Shlomi s’engage sur une ligne de fuite autrement moins prévisible. Une cavale le mène hors du territoire de Gaza jusqu’à Tel-Aviv, à grands coups de travellings haletants et heurtés, au rythme d’un jeu de batterie free-style. Sur place, c’est la vie de tous les jours, celle d’avant la conscription, qui l’attire : il cherche d’abord à revoir ses parents, surtout sa petite amie, Shiri (Mika Reiss). Mais, dans une ville sous tension, où les militaires patrouillent à chaque coin de rue, Shlomi est toujours contraint de se dérober, de raser les murs, de rebondir. Concernant sa défection, il voit autour de lui se mettre en place un scénario qui lui échappe : son absence est interprétée comme un acte terroriste d’enlèvement. Ce qui ne manque pas de justifier une riposte sanglante.

Caractère prophétique

Présenté en août 2023 au Festival international du film de Locarno, en Suisse, Le Déserteur s’est retrouvé heurté de plein fouet par l’actualité, alors qu’il poursuivait sa tournée dans les festivals, synchrone avec les attaques du 7 octobre 2023 du Hamas dans le sud d’Israël, précisément là où le récit établit son point de départ. Investi, malgré lui, d’un caractère prophétique, le film tire pourtant son inspiration d’événements survenus en 2006 : l’opération « Pluies d’été » déclenchée pour récupérer un soldat capturé par un commando palestinien.

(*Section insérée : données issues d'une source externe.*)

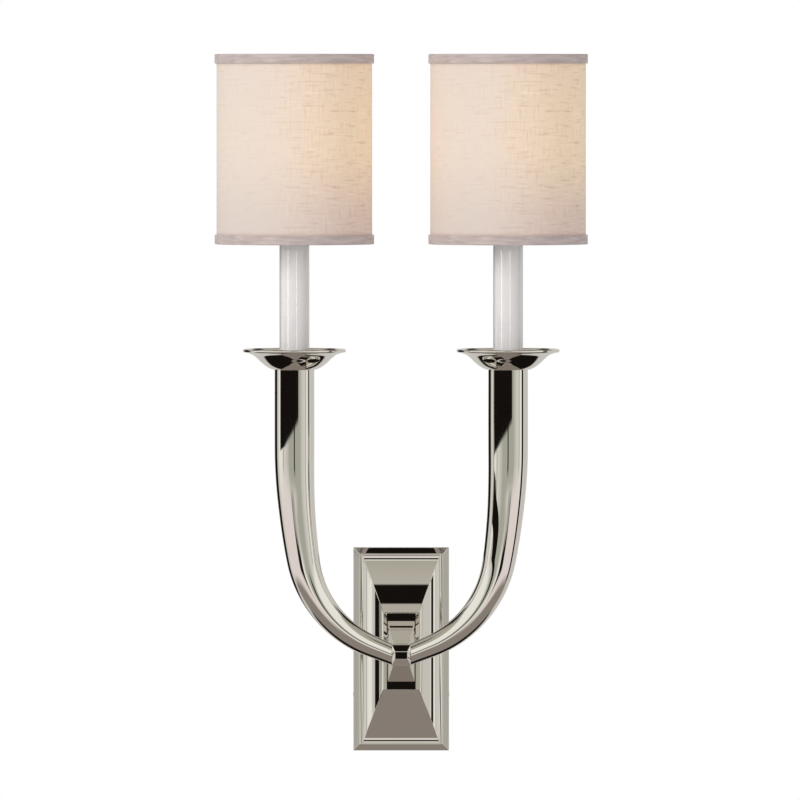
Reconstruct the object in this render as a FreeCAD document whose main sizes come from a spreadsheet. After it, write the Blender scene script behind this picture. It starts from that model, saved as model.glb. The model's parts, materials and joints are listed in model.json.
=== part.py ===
# Double arm wall sconce with two candle sleeves and two linen drum shades, as a parametric document.
#
# Frame: millimetres, +Z up, +X to the right, the wall is the plane Y = 0 and the object stands out to -Y.
# The origin is the middle of the two wall box screws. A depth is a distance out from the wall.

import FreeCAD, Part
import math
import os
import re
import Sketcher

Vector = FreeCAD.Vector
doc = FreeCAD.newDocument("double_arm_wall_sconce")

# --- driving dimensions ---------------------------------------------------------------------------

SIZES = {
    # wall plate: a bevelled border, a bead and a hollow concave pyramid
    "plate_width": 71.0,
    "plate_height": 151.0,
    "plate_side_depth": 7.5,
    "border_width": 4.5,
    "border_rise": 3.0,
    "bead_width": 2.7,
    "bead_rise": 2.0,
    "bead_inset": 0.5,
    "bead_round": 1.4,
    "plate_wall": 2.0,
    "plate_web": 3.0,
    "plate_cove_depth": 26.0,
    # neck: a flat collar, a tall pyramid on it and a short square stalk
    "collar_width": 26.6,
    "collar_height": 57.2,
    "collar_depth": 2.5,
    "neck_base_width": 20.0,
    "neck_base_height": 45.0,
    "neck_tip_width": 10.8,
    "neck_tip_height": 12.8,
    "neck_stalk": 4.0,
    "cove_start_angle": 9.0,
    "plate_cove_end_angle": 60.0,
    # hub block between the arms
    "arm_plane": 90.0,
    "hub_width": 14.0,
    "hub_height": 15.4,
    "hub_depth": 20.0,
    "hub_bevel": 3.5,
    "hub_facet_width": 9.4,
    "hub_facet_height": 5.8,
    "hub_arm_bore": 4.6,
    "wire_bore": 3.2,
    # arms: tapered horns, upright at the top
    "arm_spacing": 157.0,
    "arm_top": 209.8,
    "arm_seat_height": 0.4,
    "arm_slope": 21.7,
    "arm_upper_turn": 9.2,
    "arm_upper_radius": 500.0,
    "arm_lower_radius": 82.7,
    "arm_top_radius": 14.6,
    "arm_upright_radius": 14.6,
    "arm_knee_radius": 12.1,
    "arm_tip_radius": 7.0,
    "arm_wall": 1.2,
    "arm_plug": 4.0,
    # stem that clamps the neck to the plate, and the threaded pipes
    "pipe_radius": 5.0,
    "pipe_bore": 3.3,
    "pipe_fit": 0.06,
    "stem_back": 27.0,
    "stem_grip": 20.0,
    "nut_flats": 14.0,
    "nut_height": 5.0,
    "washer_radius": 8.5,
    "washer_height": 1.2,
    # bracket on the wall box
    "bracket_width": 20.0,
    "bracket_height": 108.0,
    "bracket_steel": 1.6,
    "box_screw_spacing": 83.3,
    "box_screw_hole": 2.3,
    "bracket_window": 7.5,
    "bracket_bar_height": 16.0,
    "bracket_bar_level": -34.0,
    "ear_depth": 6.2,
    "ear_gap": 0.2,
    "side_screw_radius": 1.5,
    "side_screw_length": 5.2,
    "side_screw_depth": 3.8,
    "side_screw_proud": 0.2,
    "screw_fit": 0.05,
    "screw_socket_radius": 0.9,
    "screw_socket_depth": 1.4,
    "earth_screw_level": -19.0,
    "earth_screw_radius": 2.0,
    "earth_head_radius": 3.6,
    "earth_head_height": 2.2,
    "earth_slot_width": 0.9,
    "earth_slot_depth": 1.1,
    "terminal_width": 26.0,
    "terminal_height": 12.0,
    "terminal_depth": 11.0,
    "terminal_level": 26.0,
    "terminal_screw_radius": 1.8,
    "terminal_screw_recess": 2.0,
    "terminal_screw_pitch": 8.0,
    # bobeche, the drip dish
    "bobeche_radius": 37.9,
    "bobeche_height": 15.2,
    "bobeche_foot_radius": 15.5,
    "bobeche_sheet": 1.2,
    "bobeche_rim": 1.8,
    "bobeche_rim_edge": 0.4,
    "bobeche_lean": 35.0,
    "bobeche_bowl_bow": 1.4,
    "bobeche_turn_radius": 30.0,
    "bobeche_turn_height": 10.4,
    "bobeche_lip_bow": 0.5,
    # candle sleeve with the socket inside
    "sleeve_radius": 11.0,
    "sleeve_wall": 1.2,
    "sleeve_height": 109.0,
    "nipple_height": 14.0,
    "holder_steel": 1.0,
    "holder_foot_radius": 9.2,
    "holder_leg_width": 8.0,
    "holder_leg_offset": 8.2,
    "holder_tab_reach": 2.0,
    "holder_height": 80.0,
    "socket_radius": 9.2,
    "socket_height": 27.0,
    "socket_bore": 7.0,
    "socket_floor": 3.0,
    "shell_wall": 0.6,
    "shell_fit": 0.1,
    "shell_height": 22.0,
    "contact_radius": 2.4,
    "contact_height": 2.6,
    # bulb
    "bulb_fit": 0.3,
    "bulb_cap_height": 20.0,
    "bulb_cap_taper": 3.0,
    "bulb_tip_radius": 2.2,
    "bulb_tip_height": 1.8,
    "bulb_height": 77.0,
    "bulb_radius": 17.5,
    "bulb_widest": 26.0,
    "bulb_shoulder_angle": 48.0,
    "bulb_neck_radius": 5.6,
    "bulb_wall": 0.9,
    "bulb_point_radius": 2.6,
    "filament_radius": 0.8,
    "filament_rise": 30.0,
    "filament_pitch": 3.0,
    "mount_radius": 3.0,
    "mount_base_radius": 4.4,
    "mount_height": 12.0,
    # clip that grips the bulb, with the rivet that the shade turns on
    "clip_wire": 0.8,
    "clip_gap": 0.4,
    "clip_finger_width": 12.0,
    "clip_knee_drop": 24.0,
    "clip_knee_slack": 1.2,
    "clip_grip_drop": 45.0,
    "clip_plate_radius": 8.5,
    "clip_plate_height": 1.4,
    "clip_lift": 5.0,
    "clip_corner": 3.5,
    "clip_knee_radius": 30.0,
    "rivet_radius": 2.2,
    "rivet_head_radius": 4.5,
    "rivet_head_height": 1.4,
    "swivel_fit": 0.1,
    # shade
    "shade_radius": 57.15,
    "shade_height": 139.7,
    "shade_level": 302.0,
    "shade_wall": 1.0,
    "trim_thick": 1.5,
    "trim_height": 7.0,
    "trim_fold": 0.75,
    "trim_fit": 0.05,
    "ring_wire": 1.25,
    "ring_inset": 5.6,
    "spider_wire": 1.1,
    "spider_hub_radius": 9.5,
    "spider_hub_height": 2.4,
    "spider_root": 2.0,
    # wires
    "lead_radius": 0.9,
    "lead_offset": 1.1,
    "lead_bend": 4.0,
    "lead_hub_bend": 3.0,
    "lead_depth": 6.5,
    "lead_slack": 5.0,
    "lead_side_step": 5.6,
    "lead_step_start": 6.0,
    "lead_step_end": 30.0,
    "lead_step_bend": 40.0,
}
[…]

La beauté et la justesse du film tiennent d’abord à sa souplesse, lui qui ne s’arme pas d’un discours rigide, ni ne s’arc-boute dans une position idéologique a priori. Au contraire, Dani Rosenberg fait advenir les choses autrement, par le seul travail du plan. La course de Shlomi occasionne une traversée de différents lieux qui, dans leur succession, montrent, très concrètement, les demeures dévastées du territoire gazaoui transformé en un champ de ruines, non loin les rues de Tel-Aviv, une métropole à la normalité illusoire, ponctuellement disputée par les alertes à la bombe. Avant même d’être personnage, le déserteur est un corps aux abois.

Film de Dani Rosenberg. Avec Ido Tako, Mika Reiss, Efrat Ben Tzur, Tikva Dayan, Shmulik Cohen (Isr. , 2024, 98 min).